Edward Shuler in his memoirs, Blood Mountain (Convention Press, 1953) recalls trips to the Souther Mill when he was a child as highlights for learning about the area and its people from the miller, Jeptha Souther.

Three years after his mother’s death, Jeptha married Mintie Iva Ann Dyer in 1897, a daughter of Henderson Dyer. He brought her to the house his father Jesse had built in 1850, and there they reared their five daughters and four sons: Mae, Fannie, Viola, Mary, Eva, Theodore, John Paul and Hubert.

John Paul Souther stated that his father sold the mill in 1919. Some of the operating millers following the sale were Bud Ballew, Martin Jones, Joe Townsend, Bert Watkins, Newt Curtis, Virgil C. Collins, Jimmy Self, and Ivan Collins. Unfortunately, the mill burned in 1943. The Depression years had caused the mill to gradually fall into disrepair. Gristmills were becoming a thing of the past and the glory days of Souther Mill were no more.

On a misty morning in Choestoe, one can almost imagine the gentle splash from the waterwheel and the steady whirling drone as the millstones grind a turn of corn, wheat or rye.

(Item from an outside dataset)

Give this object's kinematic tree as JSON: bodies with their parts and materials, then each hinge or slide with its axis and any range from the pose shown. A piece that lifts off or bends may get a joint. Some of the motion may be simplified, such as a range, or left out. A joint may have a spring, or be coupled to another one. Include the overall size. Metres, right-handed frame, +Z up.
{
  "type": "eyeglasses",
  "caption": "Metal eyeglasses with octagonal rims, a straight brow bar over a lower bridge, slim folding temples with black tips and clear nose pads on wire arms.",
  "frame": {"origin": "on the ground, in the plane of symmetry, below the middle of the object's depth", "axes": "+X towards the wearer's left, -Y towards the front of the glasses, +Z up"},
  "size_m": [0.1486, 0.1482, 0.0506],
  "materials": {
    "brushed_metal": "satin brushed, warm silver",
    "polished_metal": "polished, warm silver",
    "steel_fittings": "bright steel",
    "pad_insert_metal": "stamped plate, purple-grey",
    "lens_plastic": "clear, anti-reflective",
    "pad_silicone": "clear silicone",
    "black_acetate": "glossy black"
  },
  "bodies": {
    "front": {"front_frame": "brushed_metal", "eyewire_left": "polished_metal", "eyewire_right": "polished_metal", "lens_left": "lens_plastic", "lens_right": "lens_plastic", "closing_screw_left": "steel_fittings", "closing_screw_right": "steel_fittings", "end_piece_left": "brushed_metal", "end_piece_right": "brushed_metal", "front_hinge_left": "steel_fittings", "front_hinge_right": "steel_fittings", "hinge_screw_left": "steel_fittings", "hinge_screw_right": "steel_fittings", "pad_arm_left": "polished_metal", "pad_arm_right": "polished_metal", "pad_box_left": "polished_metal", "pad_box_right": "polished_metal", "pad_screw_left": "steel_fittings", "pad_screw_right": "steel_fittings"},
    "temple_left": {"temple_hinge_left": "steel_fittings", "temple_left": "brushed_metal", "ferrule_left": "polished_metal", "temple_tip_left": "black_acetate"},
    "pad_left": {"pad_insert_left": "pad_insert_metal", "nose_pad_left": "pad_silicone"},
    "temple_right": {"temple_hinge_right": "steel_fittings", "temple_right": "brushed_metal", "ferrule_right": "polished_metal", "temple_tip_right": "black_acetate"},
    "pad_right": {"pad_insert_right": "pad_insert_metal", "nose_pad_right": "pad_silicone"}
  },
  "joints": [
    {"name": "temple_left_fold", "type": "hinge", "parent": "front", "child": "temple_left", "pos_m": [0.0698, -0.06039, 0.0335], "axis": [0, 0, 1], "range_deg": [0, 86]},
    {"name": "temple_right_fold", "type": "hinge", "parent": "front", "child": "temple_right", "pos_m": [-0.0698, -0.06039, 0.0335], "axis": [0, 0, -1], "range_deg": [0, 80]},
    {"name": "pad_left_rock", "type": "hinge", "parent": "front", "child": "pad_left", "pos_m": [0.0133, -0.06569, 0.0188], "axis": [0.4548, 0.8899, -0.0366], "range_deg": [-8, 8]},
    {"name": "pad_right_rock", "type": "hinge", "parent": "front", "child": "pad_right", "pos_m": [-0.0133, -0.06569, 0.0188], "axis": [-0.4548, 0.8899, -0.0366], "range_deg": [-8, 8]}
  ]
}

Descendants related in some way to the entrepreneurs who began Souther Mill in 1848 are almost as numerous today as the turns of corn that knew the pressure from the grinding stones of Souther Mill so many years ago.

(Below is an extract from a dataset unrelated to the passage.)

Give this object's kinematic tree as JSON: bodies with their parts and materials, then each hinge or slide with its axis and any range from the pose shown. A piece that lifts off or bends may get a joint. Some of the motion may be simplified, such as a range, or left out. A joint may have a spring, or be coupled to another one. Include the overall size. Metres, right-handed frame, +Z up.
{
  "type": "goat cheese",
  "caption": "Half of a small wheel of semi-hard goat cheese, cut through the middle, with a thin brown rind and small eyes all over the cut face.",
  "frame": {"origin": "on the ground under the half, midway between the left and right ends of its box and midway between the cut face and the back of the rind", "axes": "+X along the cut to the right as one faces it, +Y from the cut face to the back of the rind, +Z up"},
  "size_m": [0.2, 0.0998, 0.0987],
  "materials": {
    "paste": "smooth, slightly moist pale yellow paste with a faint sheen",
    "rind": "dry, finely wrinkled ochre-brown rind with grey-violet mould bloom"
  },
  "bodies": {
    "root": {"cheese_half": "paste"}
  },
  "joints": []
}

Life goes on, layer upon layer, with what is good from the past lighting the way into the future.

Note: For sources I am indebted to Watson B. Dyer’s Souther Family History, 1988; John Paul Souther’s Between the Blood and the Bald (2000); Edward Shuler’s Blood Mountain, 1953); my own childhood memories of Souther Mill when my father, J. Marion Dyer, took me there where he had his own corn ground; and an article I wrote in the Autumn, 1993 issue of North Georgia Journal (Legacy Communications) entitled “Memories of the Old Souther Mill.” The photographs are courtesy of John Paul Souther.)